Per il resto, il “modello Milano” ormai claudicante ha ancora una visione? “Sì se il termine di paragone sono le altre città di italiane, ni se lo compariamo ad alcune città europee”, risponde la vicesindaca. “Milano non può più essere limitata all’area urbana centrale, altrimenti imploderà. Si deve superare la diatriba centro-provincia attraverso il funzionamento della Città metropolitana. Le posso fare l’esempio di Monaco di Baviera, Lione, Barcellona, la nostra città non può avere servizi di ogni genere concentrati nell’area urbana centrale, e relegare i ceti impoveriti all’esterno”. Bisogna lavorare sulla mobilità e far funzionare la Città metropolitana. “Non è solo una questione di finanziamenti, ma di avere consapevolezza della realtà: “La città metropolitana delle persone esiste già, manca ancora quella istituzionale. Ci sono le prefetture, le questure, gli uffici scolastici e persino le diocesi che sono metropolitane. Perciò anche i sindaci devono poter far parte della vasta area di Milano. Si deve cambiare la struttura politica. Un sistema in cui il sindaco di Milano guida anche Città metropolitana senza essere stato eletto, e i consiglieri delegati sono dirigenti di secondo livello senza retribuzione e base elettorale che diano loro un mandato preciso, non può funzionare. Ci vuole un sistema di mobilità e di servizi che trasformi l’area metropolitana in una grande comunità urbana integrata. I sindaci devono poter prendere decisioni autonome e assumersi le proprie responsabilità.

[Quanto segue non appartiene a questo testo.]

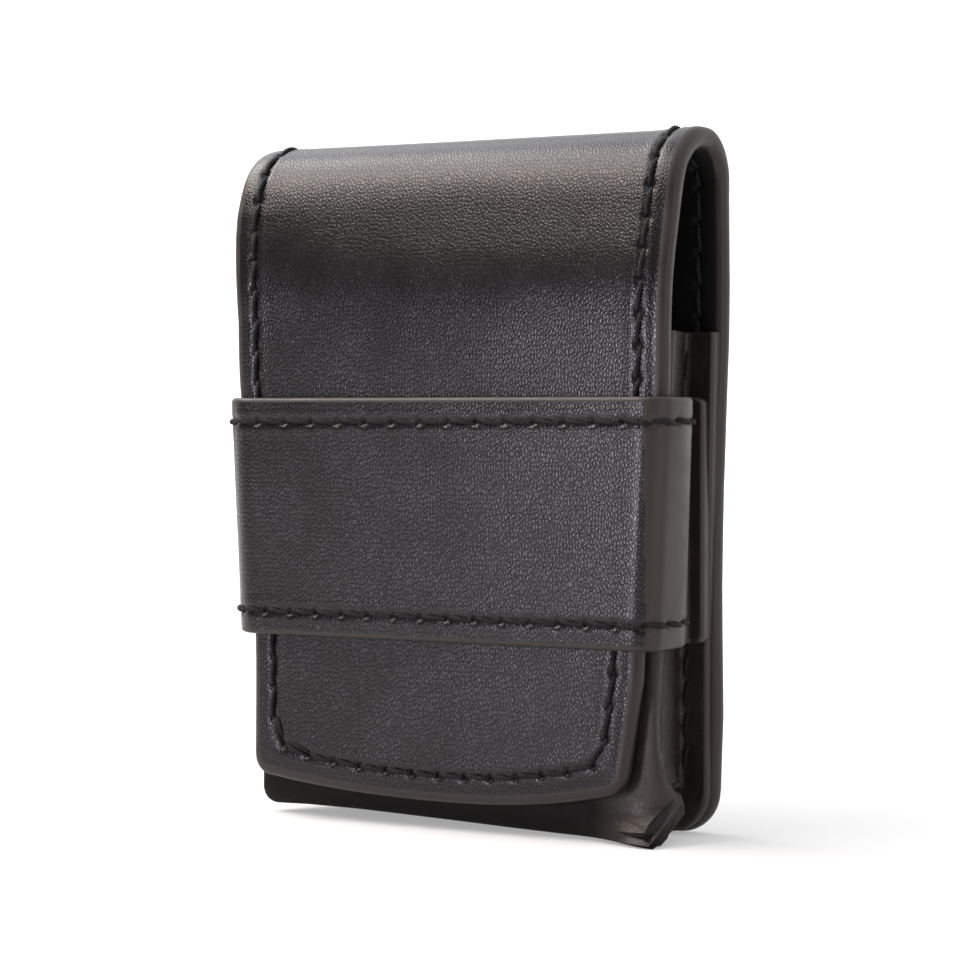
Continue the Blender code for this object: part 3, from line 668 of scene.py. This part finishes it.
for row, line in ((fold_row, edge_line), (hollow_row, hollow_line), (lip_row, lip_line)):
    was = outer[round(row * 4)]
    for c in range(half_cols):
        if c < wall_end:
            if row == fold_row and was[c, 2] < 20:
                z = np.interp(was[c, 2], [was[wall_end, 2], 9.6, 20], [4.18, 9.6, 20])
                shift[row][c] = (np.interp(z, *fold_x), np.interp(z, *fold_y), z) - was[c]
            else:
                away = (was[c, 2] - was[wall_end, 2]) / 6.0
                shift[row][c] = (line[0] - was[wall_end]) * falloff(away) * (row != fold_row)
        elif c <= arc_end:
            q = (c - wall_end) / (arc_end - wall_end)
            spot = [np.interp(q, [0, 0.5, 1], line[:, k]) for k in range(3)]
            shift[row][c] = spot - was[c]
        else:
            shift[row][c] = (line[2] - was[arc_end]) * falloff((was[arc_end, 0] - was[c, 0]) / 10.0)
for i, row in enumerate(at_row):
    if free_row < row < front_row:
        if row <= lip_row:
            outer[i] += shift[lip_row] * falloff((lip_row - row) / (lip_row - free_row))
        elif row <= hollow_row:
            share = (row - lip_row) / (hollow_row - lip_row)
            outer[i] += shift[lip_row] * (1 - share) + shift[hollow_row] * share
        elif row <= fold_row:
            share = (row - hollow_row) / (fold_row - hollow_row)
            outer[i] += shift[hollow_row] * (1 - share) + shift[fold_row] * share
        else:
            outer[i] += shift[fold_row] * (1 - (row - fold_row) / (front_row - fold_row)) ** 1.8


def grid_normals(p):
    """Unit normals of a grid of points."""
    du, dv = np.gradient(p, axis=0), np.gradient(p, axis=1)
    n = np.cross(dv, du)
    return n / np.maximum(np.linalg.norm(n, axis=-1, keepdims=True), 1e-9)


outer[..., 2] = np.maximum(outer[..., 2], lowest_z)
thick = np.interp(at_row, [0, 1.5, 3.5, 5], [1.75, 1.6, 1.0, 1.0])
inner = outer + grid_normals(outer) * thick[:, None, None]
inner[..., 2] = np.maximum(inner[..., 2], lowest_z + 0.1)
# Where the pocket's leather lies in wrinkles on the side walls, and where it turns under the foot; the finish
# wrinkles the first and paints shade over both.
slack_and_shade = np.interp(at_row, [3.5, 5.5, 11.2, 12.2], [0.2, 1.0, 1.0, 0.0])[:, None] * np.ones(cols)
under = np.clip((6.0 - outer[..., 2]) / 2.0, 0, 1) * np.clip((22.6 - outer[..., 0]) / 5.0, 0, 1)
pattern_x = np.broadcast_to(travelled(outer[rows // 2]), (rows, cols))
pattern_y = travelled(outer[:, 40])[:, None].repeat(cols, 1)
pattern = np.stack([pattern_x, pattern_y], -1).reshape(-1, 2) * mm


def moulded_leather(name):
    """Smooth thin leather, plain where it is stretched and finely wrinkled on the side walls, with painted
    shade: darker over the side walls and in the wrinkles' hollows, and near black with a weaker reflection
    under the foot."""
    finish = Finish(name)
    where = finish.node("TexCoord").outputs["Object"]
    where = finish.node("VectorMath", {0: where, "Scale": 1000.0}, operation="SCALE").outputs[0]
    slack_and_shade = finish.node("Attribute", attribute_name="slack_and_shade").outputs["Fac"]
    under = finish.node("Attribute", attribute_name="under").outputs["Fac"]
    slow = finish.noise(where, 0.35, 4.0, roughness=0.6)
    fine = finish.noise(where, 3.2, 5.0, roughness=0.62)
    swirl = finish.noise(where, 0.75, 3.0, distortion=1.6)
    wrinkle = finish.ramp(finish.sum("ABSOLUTE", finish.sum("SUBTRACT", swirl, 0.5)), 0.0, 0.09)
    stretched = finish.blend(finish.ramp(slow, 0.3, 0.7), (0.0120, 0.0096, 0.0092), (0.0180, 0.0146, 0.0140))
    # Painted shade: the side walls and the wrinkles' hollows are darker.
    loose_and_shaded = finish.blend(wrinkle, (0.004, 0.0032, 0.0030), (0.012, 0.0095, 0.0085))
    tone = finish.blend(slack_and_shade, stretched, loose_and_shaded)
    rough = finish.ramp(fine, 0.3, 0.7, 0.36, 0.50)
    height = finish.sum("MULTIPLY_ADD", fine, 0.030 * mm, finish.sum("MULTIPLY", slow, 0.10 * mm))
    folds = finish.sum("MULTIPLY", finish.sum("MULTIPLY", wrinkle, slack_and_shade), 0.085 * mm)
    # Painted shade under the foot: near black, with a weaker reflection.
    return finish.dress(
        finish.sum("ADD", height, folds),
        base_color=finish.blend(under, tone, (0.0022, 0.0019, 0.0019)),
        roughness=finish.sum("MULTIPLY_ADD", finish.sum("MAXIMUM", slack_and_shade, under), 0.16, rough),
        sheen=finish.sum("MULTIPLY_ADD", under, -0.28, 0.42),
        specular_tint=(1.0, 0.91, 0.87, 1.0),
    )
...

Detto questo, io non tornerei mai alla Milano di venti anni fa, perché non era una città più inclusiva”. E la sicurezza? “I dati parlano chiaro: la microcriminalità è in aumento, i ragazzi che arrivano da percorsi violenti, dalla strada, da percorsi migratori sono numerosi e bisogna poter intervenire per contrastare l’emarginazione; ma bisogna immaginare un paradigma diverso perché gli adulti hanno abdicato al loro ruolo di guida. Per questa ragione dobbiamo investire meglio sull’educazione, come stiamo cercando di fare per esempio con il protocollo d’intesa fra il Comune e la Fondazione oratori milanesi per prevenire la dispersione scolastica o con il potenziamento del progetto delle Scuole Aperte ai quartieri”. Quali sono la forza e le zona d’ombra di Milano, dunque? “A Milano funziona bene la cooperazione fra soggetti diversi, privati e pubblici, il terzo settore, le università; ma facciamo fatica ad avere una regia perché i rapporti con la Regione e il governo centrale sono complicati. Dovremmo essere capaci di contare di più, come accade nei comuni dei Lander in Germania che mantengono la propria autonomia indipendentemente dallo schieramento politico della maggioranza. E poi, ribadisco, bisogna trovare il modo per evitare che in alcuni quartieri e comuni dell’area metropolitana si concentrino sacche di povertà. Milano deve essere integrata e inclusiva”.